Parece que llegamos tarde a este pequeño homenaje que debió haberse producido hace algunas semanas. Tarde, como puede que algunos de nosotros llegáramos a la lectura de sus obras. Su personalidad, su marcada ideología y esa voz tan característica que la hacía única podía alejar a aquellos que se inclinaran más hacia el otro lado de la balanza. Sin embargo, si pese a todo eso te adentrabas en alguna de sus historias, era imposible que no acabaras seducido por su ambiente, su misterio, sus personajes. Conseguía atraparte desde la primera página y te sonsacaba una sonrisa cuando alcanzabas el nivel almudaniano en conocimiento de su técnica. Sabías que te dejaba en vilo unas cincuenta páginas para presentarte a otro protagonista, otro barrio, otra época… Y sabías también que volvería, que no te dejaría sin respuestas. Esa sensación de sé que volverás se nos fue el pasado 27 de noviembre.
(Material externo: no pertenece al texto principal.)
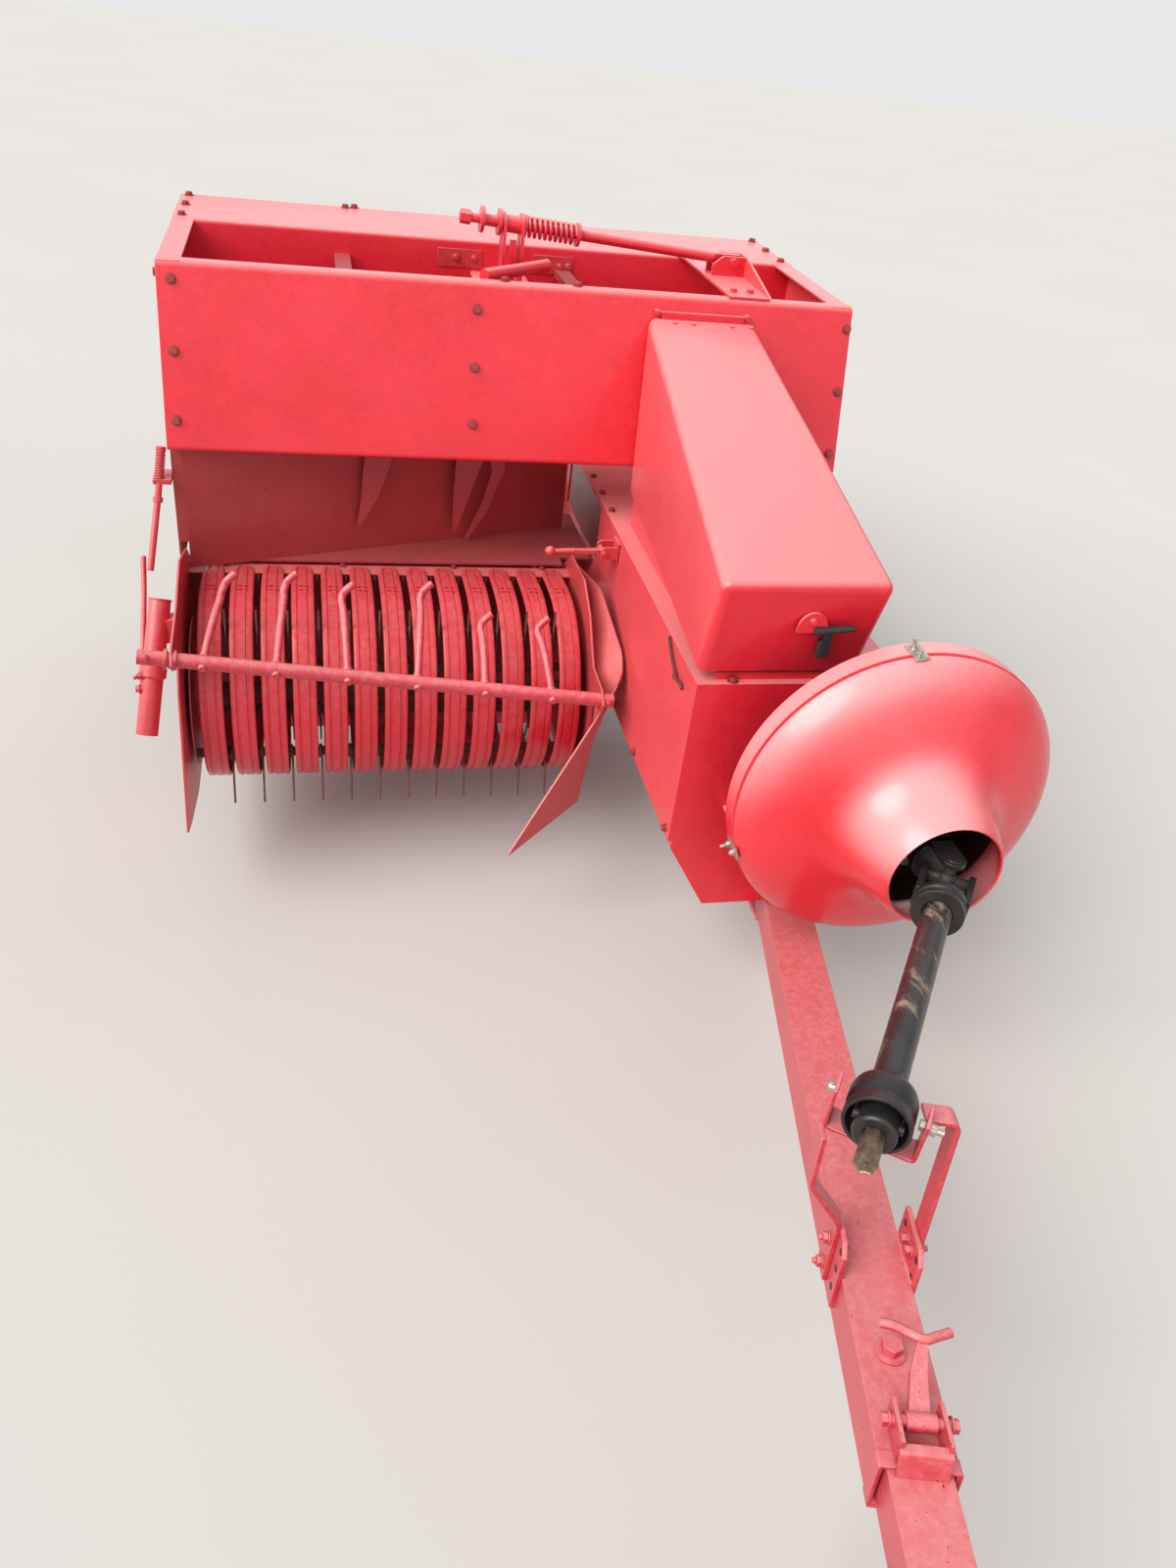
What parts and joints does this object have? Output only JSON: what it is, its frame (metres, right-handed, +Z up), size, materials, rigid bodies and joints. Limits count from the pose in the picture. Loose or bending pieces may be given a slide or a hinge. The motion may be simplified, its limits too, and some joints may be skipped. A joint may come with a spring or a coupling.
{
  "type": "square baler",
  "caption": "Towed small square baler with offset tine pick-up, transverse feeder housing, flywheel cowl, drive shaft on its drawbar cradle, bale chamber and folding chute.",
  "frame": {"origin": "on the floor under the middle of the machine's bounding box", "axes": "+Z up, +Y to the rear along the bale chamber, +X to the machine's left side, so the hitch is at -Y and the pick-up on the right at -X"},
  "size_m": [1.9648, 5.2068, 1.5403],
  "materials": {
    "red_paint": "worn gloss",
    "red_worn": "dusty and scraped",
    "bare_steel": "bright worn steel with rust",
    "black_steel": "chipped black paint",
    "cast_drive": "rough cast",
    "rim_paint": "cream paint, dusty",
    "tyre_rubber": "dusty rubber"
  },
  "bodies": {
    "frame": {"feeder_housing": "red_paint", "feeder_fork": "red_worn", "feed_table": "red_worn", "packer_linkage": "red_paint", "plunger_housing": "red_paint", "bale_chamber": "red_paint", "front_frame": "red_paint", "main_frame": "red_paint", "flywheel_cowl": "red_paint", "input_yoke": "black_steel", "axle": "red_paint", "lift_link": "red_worn", "trip_lever": "red_worn", "needle_yoke": "bare_steel", "knotter_frame": "red_paint", "tension_rails": "red_paint", "twine_box": "red_paint"},
    "plunger": {"plunger": "cast_drive"},
    "cover": {"drive_cover": "red_paint"},
    "flywheel": {"flywheel": "cast_drive"},
    "cross": {"joint_cross": "bare_steel"},
    "shaft": {"drive_shaft": "black_steel"},
    "drawbar": {"drawbar": "red_paint", "hitch_tongue": "red_worn", "shaft_cradle": "red_paint", "drawbar_latch": "red_worn"},
    "stand": {"parking_stand": "red_paint"},
    "right_wheel": {"right_rim": "rim_paint", "right_tyre": "tyre_rubber"},
    "left_wheel": {"left_rim": "rim_paint", "left_tyre": "tyre_rubber"},
    "pickup": {"pickup_frame": "red_paint", "stripper_bands": "red_paint", "crop_divider": "red_worn", "gauge_wheel_socket": "red_paint"},
    "reel": {"tine_reel": "bare_steel"},
    "guard": {"wind_guard": "red_paint"},
    "metering": {"metering_wheel": "bare_steel"},
    "knotter": {"knotter_shaft": "cast_drive"},
    "chute": {"bale_chute": "red_paint"},
    "twine_lid": {"twine_lid": "red_paint"}
  },
  "joints": [
    {"name": "right_wheel_spin", "type": "hinge", "parent": "frame", "child": "right_wheel", "pos_m": [-0.8576, 1.0753, 0.325], "axis": [1, 0, 0], "continuous": true},
    {"name": "left_wheel_spin", "type": "hinge", "parent": "frame", "child": "left_wheel", "pos_m": [0.7824, 1.0753, 0.325], "axis": [1, 0, 0], "continuous": true},
    {"name": "pickup_lift", "type": "hinge", "parent": "frame", "child": "pickup", "pos_m": [-0.3576, 0.2253, 0.62], "axis": [1, 0, 0], "range_deg": [0, 12]},
    {"name": "reel_spin", "type": "hinge", "parent": "pickup", "child": "reel", "pos_m": [-0.3576, -0.1047, 0.45], "axis": [1, 0, 0], "continuous": true},
    {"name": "wind_guard_swing", "type": "hinge", "parent": "pickup", "child": "guard", "pos_m": [-0.9436, -0.4047, 0.718], "axis": [0.9933, 0, -0.1159], "range_deg": [0, 40]},
    {"name": "drawbar_swing", "type": "hinge", "parent": "frame", "child": "drawbar", "pos_m": [0.5684, -0.6747, 0.2], "axis": [0, 0, 1], "range_deg": [0, 14]},
    {"name": "shaft_swing", "type": "hinge", "parent": "frame", "child": "cross", "pos_m": [0.6274, -1.2197, 0.68], "axis": [0, 0, 1], "range_deg": [0, 24.1]},
    {"name": "shaft_lift", "type": "hinge", "parent": "cross", "child": "shaft", "pos_m": [0.6274, -1.2197, 0.68], "axis": [-0.8161, 0.5779, 0], "range_deg": [0, 25]},
    {"name": "stand_fold", "type": "hinge", "parent": "drawbar", "child": "stand", "pos_m": [0.0524, -2.3217, 0.47], "axis": [1, 0, 0], "range_deg": [0, 90]},
    {"name": "cover_lift", "type": "hinge", "parent": "frame", "child": "cover", "pos_m": [0.3884, 0.1103, 1.383], "axis": [-1, 0, 0], "range_deg": [0, 75]},
    {"name": "flywheel_spin", "type": "hinge", "parent": "frame", "child": "flywheel", "pos_m": [0.6274, -0.9597, 0.68], "axis": [0, 1, 0], "continuous": true},
    {"name": "plunger_stroke", "type": "slide", "parent": "frame", "child": "plunger", "axis": [0, 1, 0], "range_m": [0, 0.55]},
    {"name": "metering_spin", "type": "hinge", "parent": "frame", "child": "metering", "pos_m": [0.4424, 1.2453, 0.972], "axis": [1, 0, 0], "continuous": true},
    {"name": "knotter_spin", "type": "hinge", "parent": "frame", "child": "knotter", "pos_m": [0.4344, 1.5553, 1.045], "axis": [1, 0, 0], "continuous": true},
    {"name": "chute_fold", "type": "hinge", "parent": "frame", "child": "chute", "pos_m": [0.4344, 2.0973, 0.486], "axis": [1, 0, 0], "range_deg": [0, 85]},
    {"name": "twine_lid_open", "type": "hinge", "parent": "frame", "child": "twine_lid", "pos_m": [-0.3476, 1.2983, 1.103], "axis": [-1, 0, 0], "range_deg": [0, 100]}
  ],
  "couplings": [
    {"joint": "shaft_swing", "follows": "drawbar_swing", "ratio": 1.72}
  ]
}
Sus lectores ya conocían desde hacía algunos meses que no pasaba por su mejor momento. Su ausencia en la Feria del Libro, primero, y la explicación en su columna de El País, después, aclaraban algunas dudas acerca de su estado de salud. Desconocían, eso sí, la gravedad del asunto. La creían recuperada y eterna.
Nos faltarán los últimos episodios de su Guerra Interminable, sus columnas quincenales, sus intervenciones radiofónicas, pero nos deja una gran biblioteca con títulos imprescindibles: El corazón helado, Las tres bodas de Manolita, Inés y la alegría, Malena es un nombre de tango… Entre todos los obituarios que se han escrito sobre ella las últimas semanas, Santiago Gamboa, escritor colombiano, indicaba hace unos días, también en El País, que tras el éxito de Las edades de Lulú la autora tuvo que escoger entre “ser famosa o ser escritora”. Escogió la escritura. Gracias.